## Job
The listing below should be written out exactly; please include all of it.

....................

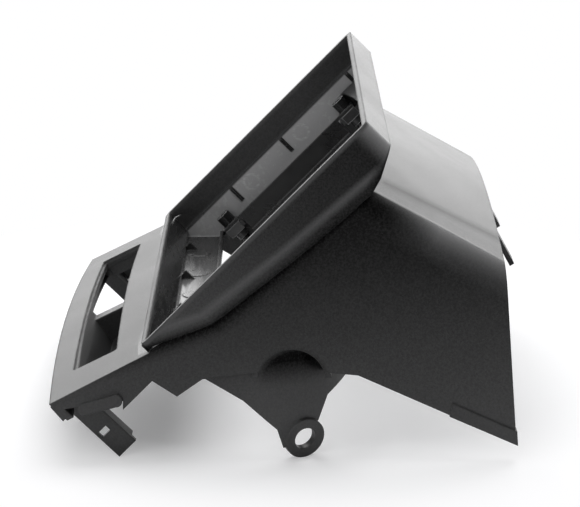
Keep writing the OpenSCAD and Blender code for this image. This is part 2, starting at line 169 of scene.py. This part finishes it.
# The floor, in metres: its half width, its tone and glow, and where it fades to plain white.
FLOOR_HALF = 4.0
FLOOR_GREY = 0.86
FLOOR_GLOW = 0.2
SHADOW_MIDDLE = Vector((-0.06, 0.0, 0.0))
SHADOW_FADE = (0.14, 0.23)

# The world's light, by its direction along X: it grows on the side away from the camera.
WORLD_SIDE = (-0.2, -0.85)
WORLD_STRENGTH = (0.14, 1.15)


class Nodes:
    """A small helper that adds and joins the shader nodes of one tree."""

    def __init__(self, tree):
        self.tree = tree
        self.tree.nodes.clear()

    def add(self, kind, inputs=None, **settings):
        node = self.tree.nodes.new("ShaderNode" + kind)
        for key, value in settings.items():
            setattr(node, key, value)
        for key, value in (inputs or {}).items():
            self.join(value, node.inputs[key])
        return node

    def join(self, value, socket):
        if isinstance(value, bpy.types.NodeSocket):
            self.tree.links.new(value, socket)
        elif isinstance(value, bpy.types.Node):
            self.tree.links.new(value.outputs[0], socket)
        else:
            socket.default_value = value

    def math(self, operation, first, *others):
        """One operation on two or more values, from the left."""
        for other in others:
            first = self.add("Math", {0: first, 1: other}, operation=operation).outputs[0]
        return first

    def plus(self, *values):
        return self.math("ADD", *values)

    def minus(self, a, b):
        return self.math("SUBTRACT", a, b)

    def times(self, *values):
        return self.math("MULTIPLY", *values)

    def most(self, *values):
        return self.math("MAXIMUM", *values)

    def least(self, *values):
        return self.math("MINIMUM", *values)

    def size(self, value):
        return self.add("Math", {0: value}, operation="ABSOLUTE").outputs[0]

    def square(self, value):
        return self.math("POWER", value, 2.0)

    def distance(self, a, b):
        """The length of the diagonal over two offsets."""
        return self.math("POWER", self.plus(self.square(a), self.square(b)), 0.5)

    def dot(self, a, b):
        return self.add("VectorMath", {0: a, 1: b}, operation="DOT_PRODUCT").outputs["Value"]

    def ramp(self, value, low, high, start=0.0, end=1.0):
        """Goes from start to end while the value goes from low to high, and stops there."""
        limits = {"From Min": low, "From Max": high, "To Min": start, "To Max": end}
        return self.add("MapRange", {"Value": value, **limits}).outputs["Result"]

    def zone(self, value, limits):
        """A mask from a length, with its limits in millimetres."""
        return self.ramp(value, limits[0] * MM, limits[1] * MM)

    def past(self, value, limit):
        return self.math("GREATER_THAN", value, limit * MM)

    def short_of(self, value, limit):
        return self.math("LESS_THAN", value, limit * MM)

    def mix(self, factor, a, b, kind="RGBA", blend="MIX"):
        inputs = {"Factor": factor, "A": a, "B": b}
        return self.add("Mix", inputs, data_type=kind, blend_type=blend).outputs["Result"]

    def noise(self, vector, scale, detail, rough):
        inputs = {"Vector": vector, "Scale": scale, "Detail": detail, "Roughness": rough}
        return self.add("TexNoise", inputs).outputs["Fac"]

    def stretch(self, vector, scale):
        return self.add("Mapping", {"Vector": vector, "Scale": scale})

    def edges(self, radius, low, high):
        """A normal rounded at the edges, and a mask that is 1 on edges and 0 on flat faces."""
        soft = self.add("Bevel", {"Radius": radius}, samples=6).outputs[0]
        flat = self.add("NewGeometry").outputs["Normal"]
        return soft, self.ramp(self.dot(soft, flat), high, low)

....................

## The output
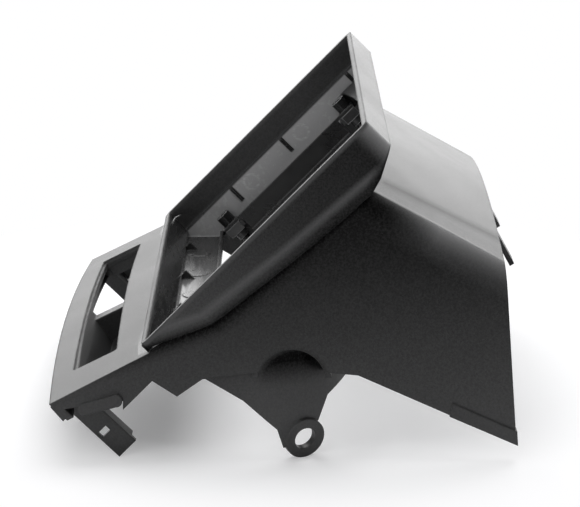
Keep writing the OpenSCAD and Blender code for this image. This is part 2, starting at line 169 of scene.py. This part finishes it.
# The floor, in metres: its half width, its tone and glow, and where it fades to plain white.
FLOOR_HALF = 4.0
FLOOR_GREY = 0.86
FLOOR_GLOW = 0.2
SHADOW_MIDDLE = Vector((-0.06, 0.0, 0.0))
SHADOW_FADE = (0.14, 0.23)

# The world's light, by its direction along X: it grows on the side away from the camera.
WORLD_SIDE = (-0.2, -0.85)
WORLD_STRENGTH = (0.14, 1.15)


class Nodes:
    """A small helper that adds and joins the shader nodes of one tree."""

    def __init__(self, tree):
        self.tree = tree
        self.tree.nodes.clear()

    def add(self, kind, inputs=None, **settings):
        node = self.tree.nodes.new("ShaderNode" + kind)
        for key, value in settings.items():
            setattr(node, key, value)
        for key, value in (inputs or {}).items():
            self.join(value, node.inputs[key])
        return node

    def join(self, value, socket):
        if isinstance(value, bpy.types.NodeSocket):
            self.tree.links.new(value, socket)
        elif isinstance(value, bpy.types.Node):
            self.tree.links.new(value.outputs[0], socket)
        else:
            socket.default_value = value

    def math(self, operation, first, *others):
        """One operation on two or more values, from the left."""
        for other in others:
            first = self.add("Math", {0: first, 1: other}, operation=operation).outputs[0]
        return first

    def plus(self, *values):
        return self.math("ADD", *values)

    def minus(self, a, b):
        return self.math("SUBTRACT", a, b)

    def times(self, *values):
        return self.math("MULTIPLY", *values)

    def most(self, *values):
        return self.math("MAXIMUM", *values)

    def least(self, *values):
        return self.math("MINIMUM", *values)

    def size(self, value):
        return self.add("Math", {0: value}, operation="ABSOLUTE").outputs[0]

    def square(self, value):
        return self.math("POWER", value, 2.0)

    def distance(self, a, b):
        """The length of the diagonal over two offsets."""
        return self.math("POWER", self.plus(self.square(a), self.square(b)), 0.5)

    def dot(self, a, b):
        return self.add("VectorMath", {0: a, 1: b}, operation="DOT_PRODUCT").outputs["Value"]

    def ramp(self, value, low, high, start=0.0, end=1.0):
        """Goes from start to end while the value goes from low to high, and stops there."""
        limits = {"From Min": low, "From Max": high, "To Min": start, "To Max": end}
        return self.add("MapRange", {"Value": value, **limits}).outputs["Result"]

    def zone(self, value, limits):
        """A mask from a length, with its limits in millimetres."""
        return self.ramp(value, limits[0] * MM, limits[1] * MM)

    def past(self, value, limit):
        return self.math("GREATER_THAN", value, limit * MM)

    def short_of(self, value, limit):
        return self.math("LESS_THAN", value, limit * MM)

    def mix(self, factor, a, b, kind="RGBA", blend="MIX"):
        inputs = {"Factor": factor, "A": a, "B": b}
        return self.add("Mix", inputs, data_type=kind, blend_type=blend).outputs["Result"]

    def noise(self, vector, scale, detail, rough):
        inputs = {"Vector": vector, "Scale": scale, "Detail": detail, "Roughness": rough}
        return self.add("TexNoise", inputs).outputs["Fac"]

    def stretch(self, vector, scale):
        return self.add("Mapping", {"Vector": vector, "Scale": scale})

    def edges(self, radius, low, high):
        """A normal rounded at the edges, and a mask that is 1 on edges and 0 on flat faces."""
        soft = self.add("Bevel", {"Radius": radius}, samples=6).outputs[0]
        flat = self.add("NewGeometry").outputs["Normal"]
        return soft, self.ramp(self.dot(soft, flat), high, low)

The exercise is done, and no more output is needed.